(EXERCISE BRIEF)
Output the lines below exactly, please, from the first line until the line with "return vertices, faces", counting both.

(INFORMATION PROVIDED)

---+---

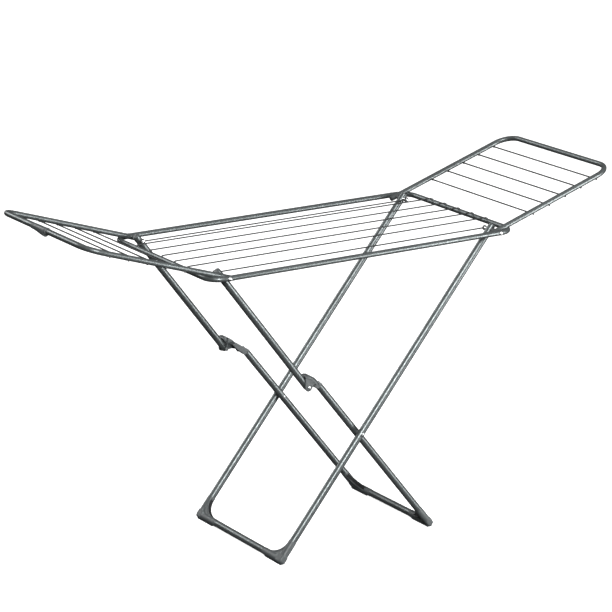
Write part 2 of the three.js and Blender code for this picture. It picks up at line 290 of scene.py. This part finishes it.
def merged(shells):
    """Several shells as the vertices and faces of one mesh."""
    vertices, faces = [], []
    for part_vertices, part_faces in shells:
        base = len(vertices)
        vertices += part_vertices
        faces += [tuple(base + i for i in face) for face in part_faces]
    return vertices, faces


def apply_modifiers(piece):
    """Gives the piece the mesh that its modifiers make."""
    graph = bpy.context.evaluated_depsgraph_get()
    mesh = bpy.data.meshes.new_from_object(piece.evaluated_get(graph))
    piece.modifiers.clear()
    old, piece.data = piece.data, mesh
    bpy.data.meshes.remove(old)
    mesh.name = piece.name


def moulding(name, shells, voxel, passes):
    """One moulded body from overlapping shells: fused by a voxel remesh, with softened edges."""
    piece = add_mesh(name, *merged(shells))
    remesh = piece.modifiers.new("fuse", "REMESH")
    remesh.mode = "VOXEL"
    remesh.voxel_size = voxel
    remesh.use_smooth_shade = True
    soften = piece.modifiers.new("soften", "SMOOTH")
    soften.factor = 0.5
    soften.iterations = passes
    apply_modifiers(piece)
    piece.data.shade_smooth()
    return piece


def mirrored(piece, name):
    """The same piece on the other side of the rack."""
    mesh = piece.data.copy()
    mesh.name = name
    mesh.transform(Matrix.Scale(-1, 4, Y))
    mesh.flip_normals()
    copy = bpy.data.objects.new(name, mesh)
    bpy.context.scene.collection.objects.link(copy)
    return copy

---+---

(RESPONSE FOR THIS EXERCISE)
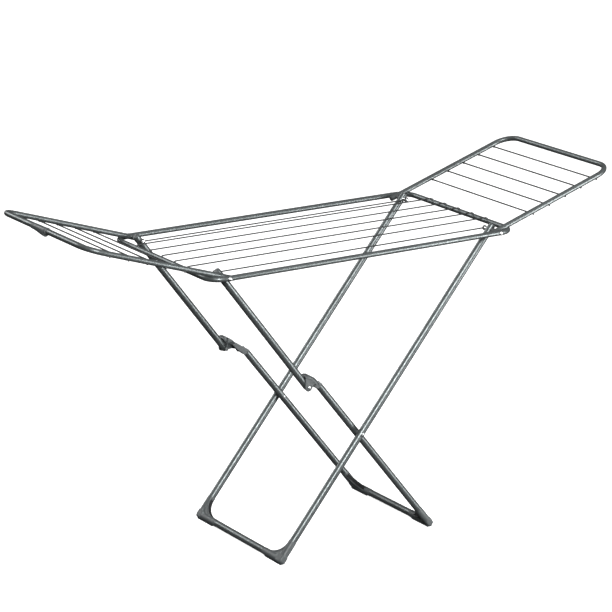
Write part 2 of the three.js and Blender code for this picture. It picks up at line 290 of scene.py. This part finishes it.
def merged(shells):
    """Several shells as the vertices and faces of one mesh."""
    vertices, faces = [], []
    for part_vertices, part_faces in shells:
        base = len(vertices)
        vertices += part_vertices
        faces += [tuple(base + i for i in face) for face in part_faces]
    return vertices, faces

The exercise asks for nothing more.